A large amount of nervous energy is expended unnecessarily while waiting. If we are obliged to wait for any length of time, it does not hurry the minutes or bring that for which we wait to keep nervously strained with impatience; and it does use vital force, and so helps greatly toward “Americanitis.” The strain which comes from an hour’s nervous waiting, when simply to let yourself alone and keep still would answer much better, is often equal to a day’s labor. It must be left to individuals to discover how this applies in their own especial cases, and it will be surprising to see not only how great and how common such strain is, but how comparatively easy it is to drop it. There are of course exceptional times and states when only constant trying and thoughtful watchfulness will bring any marked result.
We have taken a few examples where there is nothing to do but keep quiet, body and brain, from what should be the absolute rest of sleep to the enforced rest of waiting. just one word more in connection with waiting and driving. You must catch a certain train. Not having time to trust to your legs or the cars, you hastily take a cab. You will in your anxiety keep up exactly the same strain that you would have had in walking, as if you could help the carriage along, or as if reaching the station in time depended upon your keeping a rigid spine and tense muscles. You have hired the carriage to take you, and any activity on your part is quite unnecessary until you reach the station; why not keep quiet and let the horses do the work, and the driver attend to his business?

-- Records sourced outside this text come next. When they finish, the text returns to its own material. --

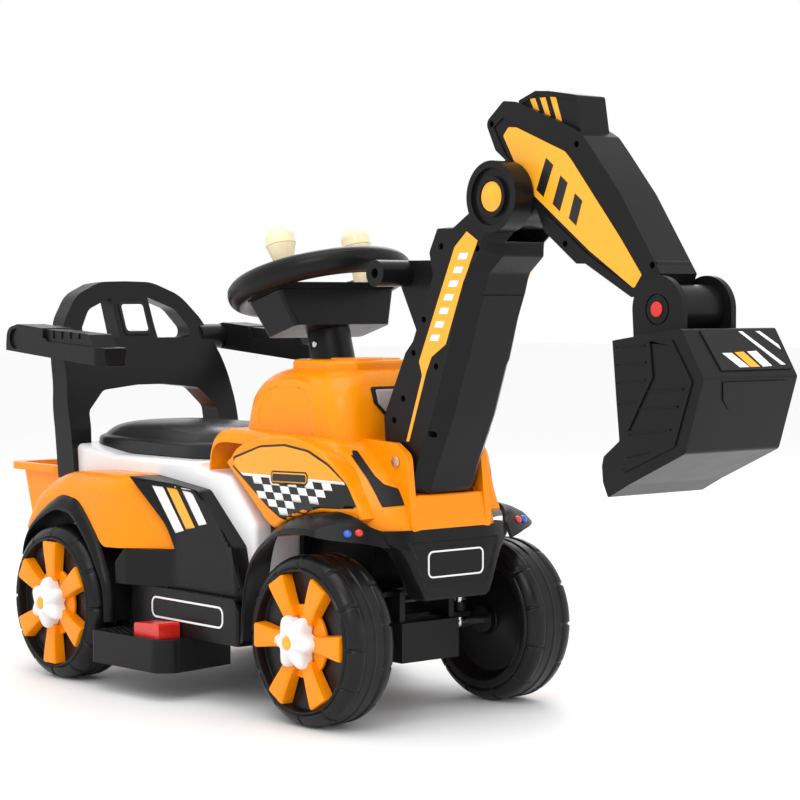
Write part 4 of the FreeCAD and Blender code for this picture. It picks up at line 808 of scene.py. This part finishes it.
def make_sticker(hand, side, flank):
    """Hood sticker: orange above, black below, a white line, a checker flag and a blank plate."""
    def layer(name, points, lift, look):
        print_on(f"sticker_{name}_{hand}", points, flank, look, outward=side, sight=FLANK_DEPTHS[1],
                 lift=lift, thick=0.3)

    layer("base", STICKER, 0.2, "print_black")
    layer("top", STICKER_TOP, 0.5, "amber_face")
    layer("line", STICKER_LINE, 0.6, "print_white")
    for row, (start, stop) in enumerate(((0, 9), (0, 8), (0, 7), (0, 5), (1, 4))):
        for column in range(start, stop):
            if (column + row) % 2 == 0:
                x, z = 316 + CHECK_WIDE * column + CHECK_LEAN * row, 260.7 - CHECK_TALL * row
                x_foot, z_foot = x + CHECK_LEAN, z - CHECK_TALL
                square = [(x, z), (x + CHECK_WIDE, z), (x_foot + CHECK_WIDE, z_foot), (x_foot, z_foot)]
                layer(f"check_{row}_{column}", square, 0.6, "print_white")
    layer("badge", BADGE, 0.9, "print_black")
    layer("badge_line", BADGE_LINE, 1.1, "amber")
    layer("badge_face", BADGE_FACE, 1.3, "print_black")


# ------------------------------------------------------------------ cowl
COWL_RINGS = (
    (286, 245, 435, 90.5, 26), (305, 246, 433, 89.5, 27), (330, 249, 430, 88, 29), (345, 252, 427, 86.5, 31),
    (356, 257, 423, 84, 33), (365, 264, 417.5, 80.5, 35), (373, 274, 411, 75, 36), (378.5, 286, 404, 67, 35),
    (381.5, 300, 394, 55, 30), (382.5, 318, 378, 38, 22))
COWL_TOP = [(291, -36, 6), (310, -60, 8), (384, -60, 10), (401, -40, 8), (401, 40, 8), (384, 60, 10),
            (310, 60, 8), (291, 36, 6)]
COWL_FRAME = [(345, -34, 3), (392, -34, 5), (392, 34, 5), (345, 34, 3)]
SHIELD = [(-37.5, 361, 3), (37.5, 361, 3), (38, 344, 3), (15, 320, 4), (-15, 320, 4), (-38, 344, 3)]


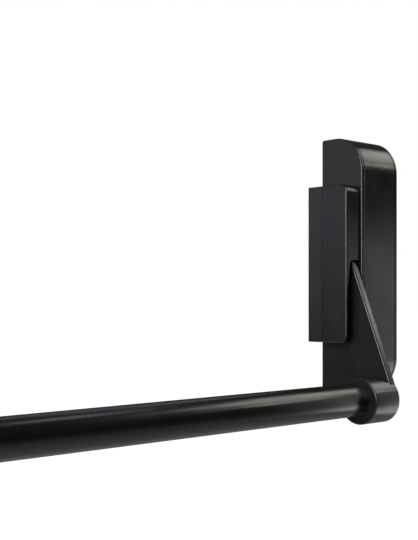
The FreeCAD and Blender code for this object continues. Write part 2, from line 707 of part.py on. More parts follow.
def lock_fasteners():
    screw_group("lock_cover_screws", sunk_screw("strip_thickness + block_height - block_screw_short"),
                [("up", "0", COVER_SCREW_OUT, "housing_half_height"),
                 ("down", "0", COVER_SCREW_OUT, "-housing_half_height")])
    lug = "housing_width / 2 - cheek_thickness - lug_length / 2"
    screw_group("cheek_screws", pan_screw("pan_head_height + lug_depth"),
                [("out", signed(sign, lug), "plate_thickness + lug_depth + pan_head_height", level)
                 for sign in (-1, 1) for level in ("lug_level", "-lug_level")])
    foot = "plate_thickness + guide_foot_depth"
    screw_group("latch_guide_screws", pan_screw("pan_head_height + guide_foot_depth"),
                [("out", GUIDE_MIDDLE, f"{foot} + pan_head_height", level) for level in GUIDE_FEET])
    screw_group("slider_rail_screws", pan_screw("pan_head_height + rail_front - plate_thickness"),
                [("out", across, "rail_front + pan_head_height", RAIL_SCREW_UP) for across in RAIL_SCREWS])


# ---- latch ----------------------------------------------------------------------------------------

def latch_guide():
    """A rectangular tube round the bolt, with a foot above and below."""
    guide = Piece("latch_guide")
    stop = "housing_width / 2 - cheek_thickness"
    half = "latch_half_height + latch_clearance"
    guide.pad("X", "guide_start", stop,
              rectangle("plate_thickness", "latch_front + latch_clearance + guide_wall",
                        f"slider_level - ({half}) - guide_wall", f"slider_level + ({half}) + guide_wall"))
    guide.cut("X", "guide_start", stop,
              rectangle("latch_back - latch_clearance", "latch_front + latch_clearance",
                        f"slider_level - ({half})", f"slider_level + ({half})"))
    guide.pad("Y", "plate_thickness", "plate_thickness + guide_foot_depth",
              rectangle("guide_start", stop, f"{GUIDE_FEET[0]} - guide_foot / 2",
                        f"slider_level - ({half}) - guide_wall"))
    guide.pad("Y", "plate_thickness", "plate_thickness + guide_foot_depth",
              rectangle("guide_start", stop, f"slider_level + ({half}) + guide_wall",
                        f"{GUIDE_FEET[1]} + guide_foot / 2"))
    for level in GUIDE_FEET:
        guide.cut("Y", "plate_thickness", "plate_thickness + guide_foot_depth",
                  circle(GUIDE_MIDDLE, level, "pan_shank"))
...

It would be easy to fill a small volume with examples of the way in which we are walking directly into nervous prostration; examples only of this one variety of disobedience, namely, of the laws of rest. And to give illustrations of all the varieties of disobedience to Nature’s laws in activity would fill not one small book, but several large ones; and then, unless we improve, a year-book of new examples of nervous strain could be published. But fortunately, if we are nervous and short-sighted, we have a good share of brain and commonsense when it is once appealed to, and a few examples will open our eyes and set us thinking, to real and practical results.